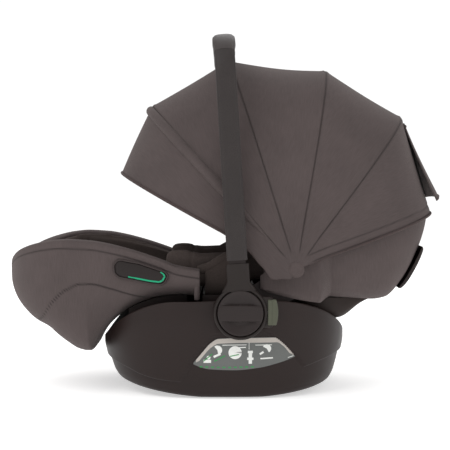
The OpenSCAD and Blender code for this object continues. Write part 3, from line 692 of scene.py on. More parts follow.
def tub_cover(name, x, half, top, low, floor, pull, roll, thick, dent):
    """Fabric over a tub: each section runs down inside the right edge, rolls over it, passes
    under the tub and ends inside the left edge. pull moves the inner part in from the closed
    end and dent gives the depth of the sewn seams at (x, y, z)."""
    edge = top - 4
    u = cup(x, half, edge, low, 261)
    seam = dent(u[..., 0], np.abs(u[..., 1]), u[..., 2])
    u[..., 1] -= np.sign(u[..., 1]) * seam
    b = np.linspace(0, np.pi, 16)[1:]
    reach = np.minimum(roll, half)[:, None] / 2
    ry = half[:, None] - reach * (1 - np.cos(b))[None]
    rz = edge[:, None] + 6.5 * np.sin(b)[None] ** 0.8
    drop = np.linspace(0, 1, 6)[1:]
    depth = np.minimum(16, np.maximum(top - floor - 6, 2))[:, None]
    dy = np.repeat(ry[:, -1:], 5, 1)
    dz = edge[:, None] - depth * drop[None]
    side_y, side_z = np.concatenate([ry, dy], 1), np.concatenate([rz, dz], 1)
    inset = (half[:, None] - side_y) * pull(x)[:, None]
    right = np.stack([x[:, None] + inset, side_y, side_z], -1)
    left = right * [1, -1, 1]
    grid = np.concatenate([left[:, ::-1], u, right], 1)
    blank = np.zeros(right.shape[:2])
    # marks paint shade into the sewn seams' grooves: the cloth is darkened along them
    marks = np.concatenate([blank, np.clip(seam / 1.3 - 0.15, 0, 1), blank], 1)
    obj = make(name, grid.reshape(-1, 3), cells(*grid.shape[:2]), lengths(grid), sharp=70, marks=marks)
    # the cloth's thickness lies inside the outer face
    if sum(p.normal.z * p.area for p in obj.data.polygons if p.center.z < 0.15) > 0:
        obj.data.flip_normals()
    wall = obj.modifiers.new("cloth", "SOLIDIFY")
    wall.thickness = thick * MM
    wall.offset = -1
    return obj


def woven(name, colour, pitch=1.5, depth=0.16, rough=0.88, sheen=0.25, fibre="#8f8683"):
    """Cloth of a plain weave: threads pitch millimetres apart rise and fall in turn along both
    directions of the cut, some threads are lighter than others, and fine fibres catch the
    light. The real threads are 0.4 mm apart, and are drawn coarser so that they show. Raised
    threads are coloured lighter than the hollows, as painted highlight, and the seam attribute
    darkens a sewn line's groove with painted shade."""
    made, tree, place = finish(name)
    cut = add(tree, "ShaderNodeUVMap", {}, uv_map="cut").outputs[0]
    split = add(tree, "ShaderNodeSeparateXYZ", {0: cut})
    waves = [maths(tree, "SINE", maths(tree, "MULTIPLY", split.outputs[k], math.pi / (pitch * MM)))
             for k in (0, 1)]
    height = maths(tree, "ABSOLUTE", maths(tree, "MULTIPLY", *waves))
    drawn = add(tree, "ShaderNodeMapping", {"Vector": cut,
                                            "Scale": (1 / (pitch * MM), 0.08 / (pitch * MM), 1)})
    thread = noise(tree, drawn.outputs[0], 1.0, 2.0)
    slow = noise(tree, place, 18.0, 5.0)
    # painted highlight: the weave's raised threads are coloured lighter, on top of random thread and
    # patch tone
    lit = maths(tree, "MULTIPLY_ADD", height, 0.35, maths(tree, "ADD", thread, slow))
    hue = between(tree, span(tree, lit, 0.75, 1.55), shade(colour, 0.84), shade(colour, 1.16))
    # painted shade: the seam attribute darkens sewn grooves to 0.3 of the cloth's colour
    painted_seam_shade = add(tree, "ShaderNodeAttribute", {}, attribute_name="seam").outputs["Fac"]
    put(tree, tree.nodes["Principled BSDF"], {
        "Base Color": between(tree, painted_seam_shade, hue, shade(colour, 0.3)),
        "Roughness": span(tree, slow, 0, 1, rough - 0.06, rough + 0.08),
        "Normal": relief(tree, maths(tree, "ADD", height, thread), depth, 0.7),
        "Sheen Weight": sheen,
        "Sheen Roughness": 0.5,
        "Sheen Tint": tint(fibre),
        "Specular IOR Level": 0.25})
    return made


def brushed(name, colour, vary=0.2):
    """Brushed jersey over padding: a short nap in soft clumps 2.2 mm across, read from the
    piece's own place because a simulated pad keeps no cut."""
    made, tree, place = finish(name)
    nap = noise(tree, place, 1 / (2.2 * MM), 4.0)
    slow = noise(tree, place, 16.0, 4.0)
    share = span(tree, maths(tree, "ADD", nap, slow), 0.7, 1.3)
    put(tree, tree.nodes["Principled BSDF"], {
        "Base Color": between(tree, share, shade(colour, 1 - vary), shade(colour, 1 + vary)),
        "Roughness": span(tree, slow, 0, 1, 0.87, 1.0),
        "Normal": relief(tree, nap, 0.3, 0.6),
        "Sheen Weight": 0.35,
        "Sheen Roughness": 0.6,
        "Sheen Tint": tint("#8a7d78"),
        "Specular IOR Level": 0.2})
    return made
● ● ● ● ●
## What you will do
Restate the listing above word for word.

## Exercise solution
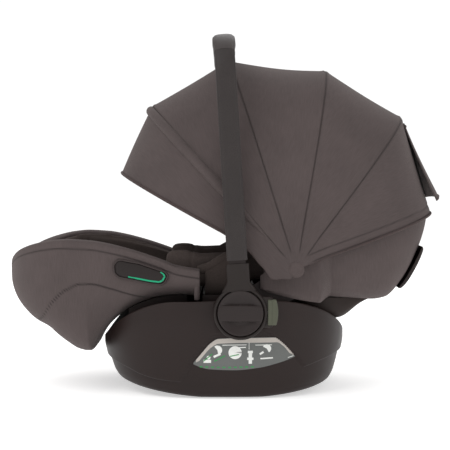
The OpenSCAD and Blender code for this object continues. Write part 3, from line 692 of scene.py on. More parts follow.
def tub_cover(name, x, half, top, low, floor, pull, roll, thick, dent):
    """Fabric over a tub: each section runs down inside the right edge, rolls over it, passes
    under the tub and ends inside the left edge. pull moves the inner part in from the closed
    end and dent gives the depth of the sewn seams at (x, y, z)."""
    edge = top - 4
    u = cup(x, half, edge, low, 261)
    seam = dent(u[..., 0], np.abs(u[..., 1]), u[..., 2])
    u[..., 1] -= np.sign(u[..., 1]) * seam
    b = np.linspace(0, np.pi, 16)[1:]
    reach = np.minimum(roll, half)[:, None] / 2
    ry = half[:, None] - reach * (1 - np.cos(b))[None]
    rz = edge[:, None] + 6.5 * np.sin(b)[None] ** 0.8
    drop = np.linspace(0, 1, 6)[1:]
    depth = np.minimum(16, np.maximum(top - floor - 6, 2))[:, None]
    dy = np.repeat(ry[:, -1:], 5, 1)
    dz = edge[:, None] - depth * drop[None]
    side_y, side_z = np.concatenate([ry, dy], 1), np.concatenate([rz, dz], 1)
    inset = (half[:, None] - side_y) * pull(x)[:, None]
    right = np.stack([x[:, None] + inset, side_y, side_z], -1)
    left = right * [1, -1, 1]
    grid = np.concatenate([left[:, ::-1], u, right], 1)
    blank = np.zeros(right.shape[:2])
    # marks paint shade into the sewn seams' grooves: the cloth is darkened along them
    marks = np.concatenate([blank, np.clip(seam / 1.3 - 0.15, 0, 1), blank], 1)
    obj = make(name, grid.reshape(-1, 3), cells(*grid.shape[:2]), lengths(grid), sharp=70, marks=marks)
    # the cloth's thickness lies inside the outer face
    if sum(p.normal.z * p.area for p in obj.data.polygons if p.center.z < 0.15) > 0:
        obj.data.flip_normals()
    wall = obj.modifiers.new("cloth", "SOLIDIFY")
    wall.thickness = thick * MM
    wall.offset = -1
    return obj


def woven(name, colour, pitch=1.5, depth=0.16, rough=0.88, sheen=0.25, fibre="#8f8683"):
    """Cloth of a plain weave: threads pitch millimetres apart rise and fall in turn along both
    directions of the cut, some threads are lighter than others, and fine fibres catch the
    light. The real threads are 0.4 mm apart, and are drawn coarser so that they show. Raised
    threads are coloured lighter than the hollows, as painted highlight, and the seam attribute
    darkens a sewn line's groove with painted shade."""
    made, tree, place = finish(name)
    cut = add(tree, "ShaderNodeUVMap", {}, uv_map="cut").outputs[0]
    split = add(tree, "ShaderNodeSeparateXYZ", {0: cut})
    waves = [maths(tree, "SINE", maths(tree, "MULTIPLY", split.outputs[k], math.pi / (pitch * MM)))
             for k in (0, 1)]
    height = maths(tree, "ABSOLUTE", maths(tree, "MULTIPLY", *waves))
    drawn = add(tree, "ShaderNodeMapping", {"Vector": cut,
                                            "Scale": (1 / (pitch * MM), 0.08 / (pitch * MM), 1)})
    thread = noise(tree, drawn.outputs[0], 1.0, 2.0)
    slow = noise(tree, place, 18.0, 5.0)
    # painted highlight: the weave's raised threads are coloured lighter, on top of random thread and
    # patch tone
    lit = maths(tree, "MULTIPLY_ADD", height, 0.35, maths(tree, "ADD", thread, slow))
    hue = between(tree, span(tree, lit, 0.75, 1.55), shade(colour, 0.84), shade(colour, 1.16))
    # painted shade: the seam attribute darkens sewn grooves to 0.3 of the cloth's colour
    painted_seam_shade = add(tree, "ShaderNodeAttribute", {}, attribute_name="seam").outputs["Fac"]
    put(tree, tree.nodes["Principled BSDF"], {
        "Base Color": between(tree, painted_seam_shade, hue, shade(colour, 0.3)),
        "Roughness": span(tree, slow, 0, 1, rough - 0.06, rough + 0.08),
        "Normal": relief(tree, maths(tree, "ADD", height, thread), depth, 0.7),
        "Sheen Weight": sheen,
        "Sheen Roughness": 0.5,
        "Sheen Tint": tint(fibre),
        "Specular IOR Level": 0.25})
    return made


def brushed(name, colour, vary=0.2):
    """Brushed jersey over padding: a short nap in soft clumps 2.2 mm across, read from the
    piece's own place because a simulated pad keeps no cut."""
    made, tree, place = finish(name)
    nap = noise(tree, place, 1 / (2.2 * MM), 4.0)
    slow = noise(tree, place, 16.0, 4.0)
    share = span(tree, maths(tree, "ADD", nap, slow), 0.7, 1.3)
    put(tree, tree.nodes["Principled BSDF"], {
        "Base Color": between(tree, share, shade(colour, 1 - vary), shade(colour, 1 + vary)),
        "Roughness": span(tree, slow, 0, 1, 0.87, 1.0),
        "Normal": relief(tree, nap, 0.3, 0.6),
        "Sheen Weight": 0.35,
        "Sheen Roughness": 0.6,
        "Sheen Tint": tint("#8a7d78"),
        "Specular IOR Level": 0.2})
    return made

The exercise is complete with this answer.